Un procureur texan vient d'annoncer qu'il n'engagera plus de procédures criminelles contre les personnes ayant volé « par nécessité » des biens de moins de 750 dollars.

John Creuzot, qui chapeaute le comté de Dallas, a déclenché une vive polémique en déclarant qu'il jugeait contreproductif de recourir aux tribunaux dans de telles circonstances.

« Une multitude d'études démontrent que l'arrestation, l'incarcération et la condamnation d'une personne ayant commis des crimes non violents par nécessité l'empêchent d'acquérir la stabilité nécessaire pour vivre une existence respectueuse des lois », a-t-il indiqué dans une lettre ouverte adressée à la population du comté.

Le procureur a précisé qu'il poursuivrait comme avant les personnes volant par appât du gain.
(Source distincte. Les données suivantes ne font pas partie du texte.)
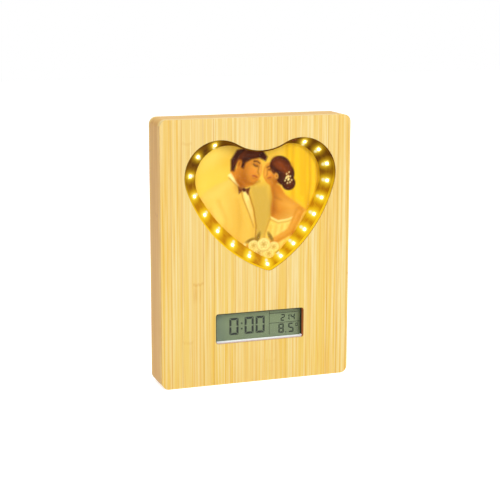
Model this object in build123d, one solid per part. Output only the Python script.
from build123d import *
import math
import os

# Photo frame clock: a bamboo case with a lit heart window above a digital display.
# Millimetres. X runs to the viewer's right, Y from the front to the back, Z up.
# The origin is the middle of the base.

# Overall size
width = 148
height = 200
depth = 29
corner_radius = 5.5

# Case boards
front_thickness = 6
rear_thickness = 4
wall = 8
overrun = 1
fit_gap = 0.15
free_gap = 0.3

# Display opening
display_x = 2.8
display_z = 43
display_width = 70
display_height = 23
display_corner = 2

# Heart opening in the front board, as cut in the wood
heart_x = 3.4
heart_side_gap = 14.9
heart_top_gap = 15.8
heart_display_gap = 30.5
heart_lobe_radius = 27.2
opening_sizes = {
    "lobe_offset": width / 2 - heart_side_gap - heart_lobe_radius,
    "lobe_z": height - heart_top_gap - heart_lobe_radius,
    "lobe_radius": heart_lobe_radius,
    "notch_radius": 36.4,
    "side_radius": 105,
    "tip_z": display_z + display_height / 2 + heart_display_gap,
    "tip_shift": 6.4,
    "tip_radius": 6,
}

# Heart outline of the photograph that stays in view
photo_lobe_step = 7.5
photo_lobe_drop = 2.4
photo_tip_rise = 8
photo_sizes = {
    "lobe_offset": opening_sizes["lobe_offset"] - photo_lobe_step,
    "lobe_z": opening_sizes["lobe_z"] - photo_lobe_drop,
    "lobe_radius": 24.7,
    "notch_radius": 40.2,
    "side_radius": 125,
    "tip_z": opening_sizes["tip_z"] + photo_tip_rise,
    "tip_shift": 8.8,
    "tip_radius": 6.5,
}

# Gilt liner of the heart recess
liner_set_back = 0.4
liner_wall = 1
rim_depth = 2.5
floor_depth = 6
flange_width = 3
flange_thickness = 1.2
pocket_lap = 1.6
pocket_wall = 1
pocket_depth = 4.4

# Photograph and the plates that hold it
window_thickness = 1.5
print_thickness = 0.3
backer_thickness = 2

# Light strip along the sloped wall
strip_thickness = 0.4
strip_outer_share = 0.16
strip_inner_share = 0.72
strip_end_step = 3.7
right_lamp_steps = 9
left_lamp_steps = 8
tip_lamp_shift = 2.5
lamp_share = 0.4
lamp_length = 3.5
lamp_width = 2.8
lamp_height = 0.8
lamp_start_angle = 75.5
lamp_seat_gap = 0.02
lens_radius = 1.15
lens_depth = 0.35

# Bezel, display and its holder
bezel_set_back = 0.2
bezel_wall = 0.4
bezel_slope = 0.4
bezel_depth = 4.8
cover_thickness = 0.8
glass_inset = 0.3
glass_thickness = 2.8
reflector_thickness = 0.3
zebra_width = 1.6
zebra_height = 2.4
holder_margin = 7
holder_corner = 2
ear_width = 8
ear_height = 8
screw_inset = 4
board_margin = 3.5
board_thickness = 1.2
board_corner = 1

# Parts on the clock board
chip_radius = 6
chip_height = 1.6
chip_x = -14
crystal_radius = 1.5
crystal_length = 8
crystal_x = 2
buzzer_radius = 6
buzzer_height = 4.5
buzzer_x = 26
port_radius = 1
sensor_radius = 1.2
sensor_length = 4
sensor_x = 14

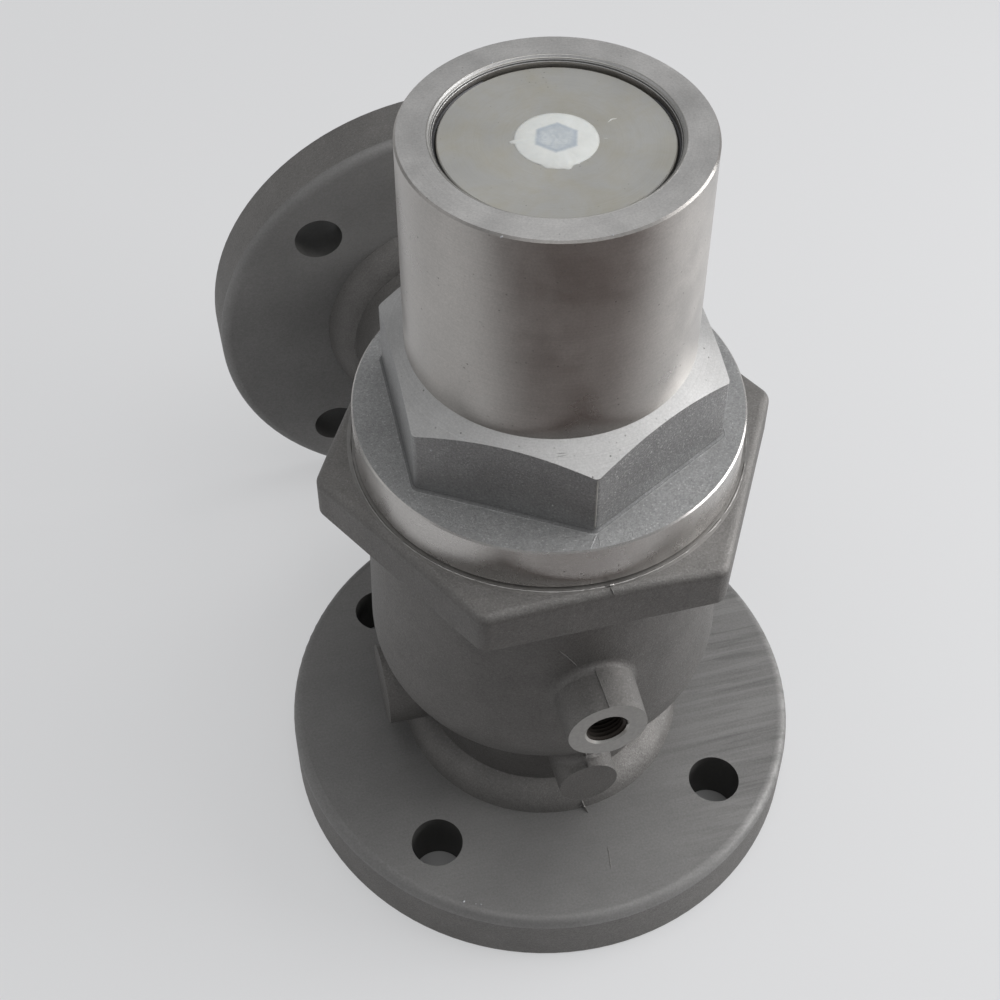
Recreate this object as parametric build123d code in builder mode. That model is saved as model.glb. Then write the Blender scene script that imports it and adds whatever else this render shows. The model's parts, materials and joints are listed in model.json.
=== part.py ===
from build123d import *
import os
from math import acos, cos, degrees, hypot, radians, sin, sqrt, tan

# A right-angle minimum pressure valve for a 65 mm line, in millimetres.
# The inlet flange stands on z = 0, the valve axis is Z, the tapped port looks along -Y and the
# outlet flange along +Y.

# Flanges
bore_radius = 32.5
flange_radius = 92.5
flange_thickness = 23.0
flange_edge_round = 3.5
face_chamfer = 1.0
bolt_circle_radius = 72.5
bolt_hole_radius = 9.0
bolt_count = 4
flare_radius = 50.7
flare_height = 9.0
flare_hollow = 1.4
neck_radius = 42.0

# Chamber of the body casting
chamber_radius = 59.8
chamber_top_radius = 58.2
chamber_wall = 8.0
dome_z = 84.2
dome_depth = 39.8
dome_round = 6.0
outlet_z = 97.0
outlet_reach = 155.0
outlet_root_round = 6.0

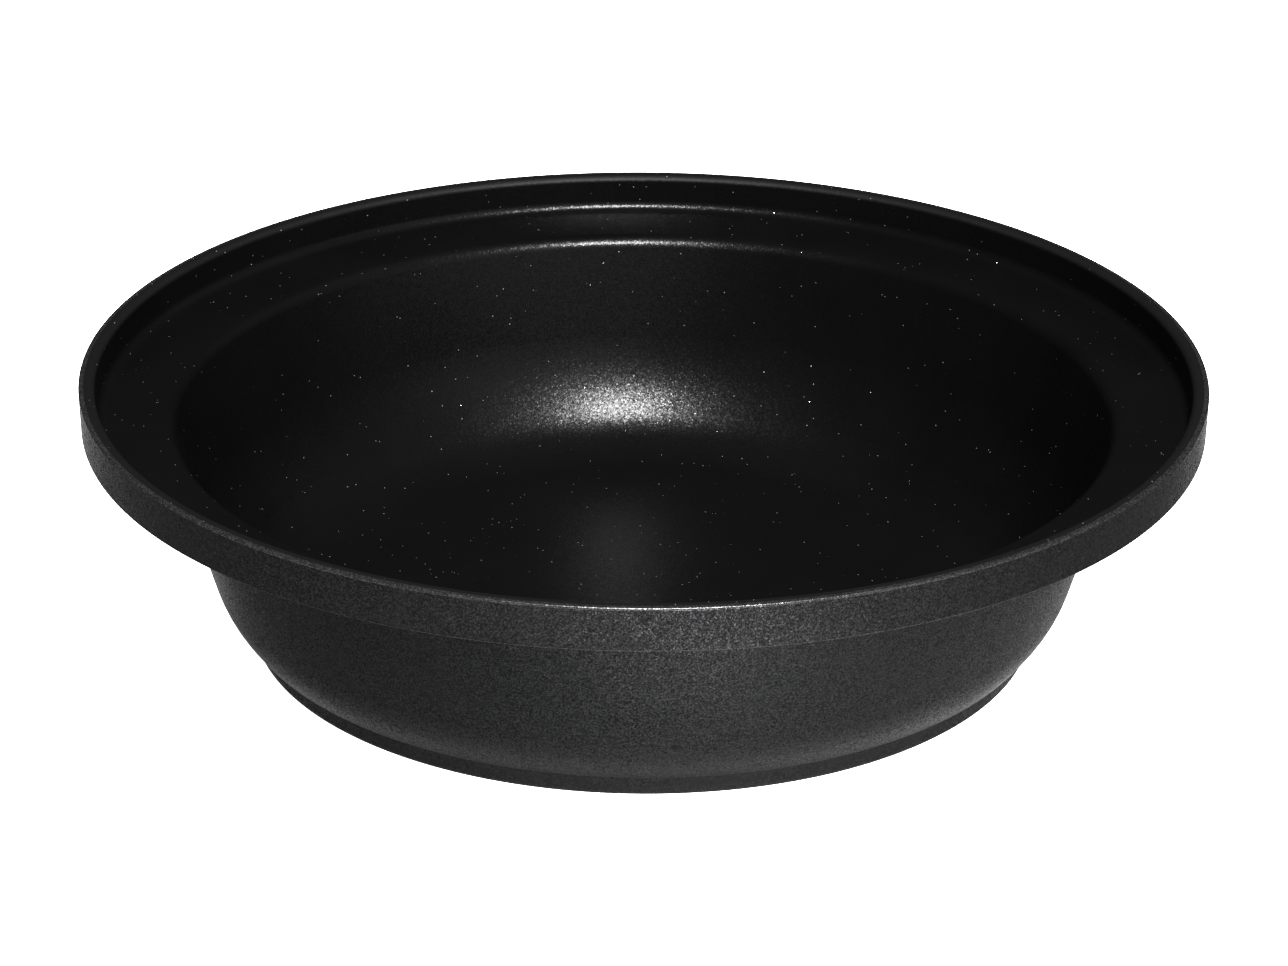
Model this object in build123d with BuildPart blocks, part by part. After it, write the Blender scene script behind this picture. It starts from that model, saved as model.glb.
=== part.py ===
from build123d import *

import os

# A deep round pan cast in one piece, with a raised lip around a lid seat and a low turned foot.
# The inside carries a non-stick lining, the outside a grainy black coat, and a perforated steel
# disc is pressed into the underside. +Z is up and the origin is the middle of the underside.
# All sizes are in millimetres.

os.makedirs("parts", exist_ok=True)

# ---- driving dimensions -------------------------------------------------------------------
rim_radius = 160.0
height = 78.5
film = 0.25

# the rim: a tall plain band outside, a flat lip on top, a lid seat inside it
band_height = 12.5
band_draft = 0.4
lip_width = 4.6
lip_draft = 0.7
seat_depth = 10.5
seat_fall = 1.5
seat_width = 21.2
seam_radius = rim_radius - 1.5

# the bowl below the seat
wall_knee_radius = 121.9
wall_knee_level = 25.3
floor_corner_radius = 106.8
floor_level = 6.0
wall_top_radius = 135.7
wall_top_level = 60.6
wall_foot_radius = 122.0
wall_foot_level = 15.0

# the foot that the pan stands on
foot_radius = 112.6
foot_height = 6.3
foot_ledge = 2.45
turned_radius = 110.4

# the steel disc in the underside and the aluminium rivets that hold it
disc_radius = 98.0
disc_thickness = 1.0
disc_bevel = 0.5
disc_eye_radius = 17.0
eye_relief = 0.3
eye_relief_radius = disc_eye_radius - disc_bevel * eye_relief / disc_thickness
rivet_radius = 3.0
rivet_flare = 0.5
rivet_rings = {26.0: 6, 44.0: 12, 60.0: 18, 75.0: 24, 88.5: 30}

# corner radii
band_top_round = 0.6
band_foot_round = 0.8
lip_inner_round = 2.0
lip_foot_fillet = 3.0
seat_edge_round = 4.5
wall_knee_round = 60.0
floor_fillet = 26.0
flange_fillet = 6.0
wall_foot_curve = 33.0
ledge_round = 4.0
foot_fillet = 0.5
foot_round = 1.5

# ---- the two surface paths, as corners (radius, level) with a radius for each inner corner --
lip_inner_radius = rim_radius - lip_width
seat_outer_radius = lip_inner_radius - lip_draft
seat_level = height - seat_depth
seat_inner_radius = seat_outer_radius - seat_width

# the inside, from the seam on the lip to the middle of the floor
inner_corners = [
    (seam_radius, height),
    (lip_inner_radius, height),
    (seat_outer_radius, seat_level),
    (seat_inner_radius, seat_level - seat_fall),
    (wall_knee_radius, wall_knee_level),
    (floor_corner_radius, floor_level),
    (0.0, floor_level),
]
inner_radii = [lip_inner_round, lip_foot_fillet, seat_edge_round, wall_knee_round, floor_fillet]

# the outside, from the seam on the lip to the turned ring under the foot
outer_corners = [
    (seam_radius, height),
    (rim_radius, height),
    (rim_radius - band_draft, height - band_height),
    (wall_top_radius, wall_top_level),
    (wall_foot_radius, wall_foot_level),
    (foot_radius + foot_ledge, foot_height),
    (foot_radius, foot_height),
    (foot_radius, 0.0),
    (turned_radius, 0.0),
]
outer_radii = [
    band_top_round,
    band_foot_round,
    flange_fillet,
    wall_foot_curve,
    ledge_round,
    foot_fillet,
    foot_round,
]


def beside(corners, radii, distance):
    """The path that runs a distance to the left of another, with its ends at the same radii."""
    points = [Vector(*corner) for corner in corners]
    runs = [(b - a).normalized() for a, b in zip(points, points[1:])]
    lefts = [Vector(-run.Y, run.X) * distance for run in runs]
    moved = [(corners[0][0], points[0].Y + lefts[0].Y)]
    new_radii = []
    for point, radius, run, next_run, left, next_left in zip(
        points[1:], radii, runs, runs[1:], lefts, lefts[1:]
    ):
        turn = run.X * next_run.Y - run.Y * next_run.X
        gap = next_left - left
        along = (gap.X * next_run.Y - gap.Y * next_run.X) / turn
        corner = point + left + run * along
        moved.append((corner.X, corner.Y))
        new_radii.append(radius - distance if turn > 0 else radius + distance)
    moved.append((corners[-1][0], points[-1].Y + lefts[-1].Y))
    return moved, new_radii


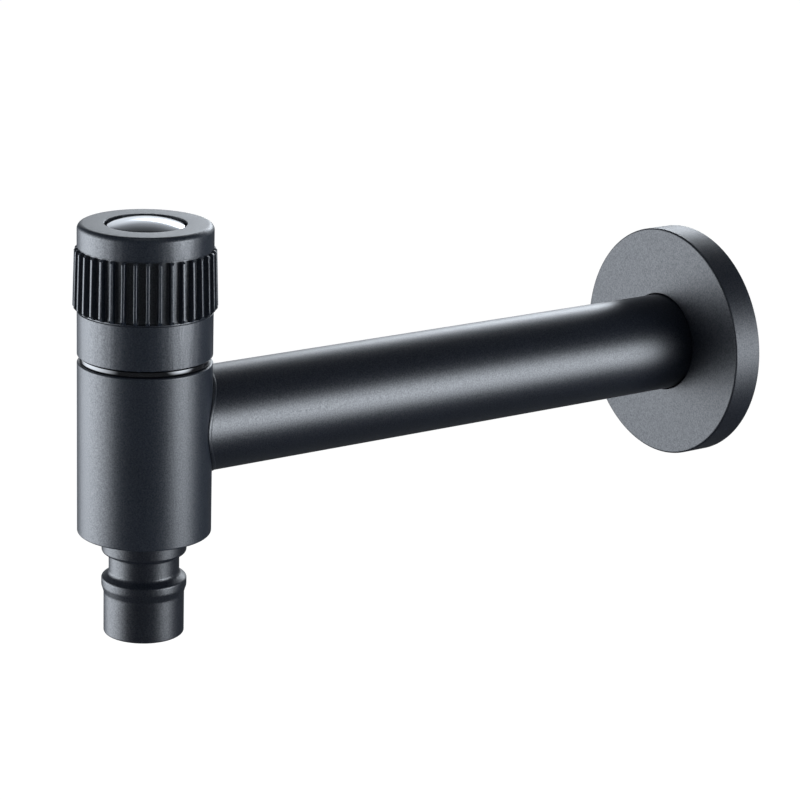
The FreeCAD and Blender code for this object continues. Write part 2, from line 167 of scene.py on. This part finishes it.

Le procureur a annoncé cette mesure comme l'un des éléments clés d'une réforme visant à « mettre un terme à l'incarcération de masse » dans le comté, tout en corrigeant des iniquités touchant notamment la population afro-américaine.

M. Creuzot a annoncé dans cette optique qu'il ne poursuivrait plus les personnes sans antécédent judiciaire arrêtées en possession de quantités minimes de marijuana, en excluant les cas où une arme meurtrière est utilisée.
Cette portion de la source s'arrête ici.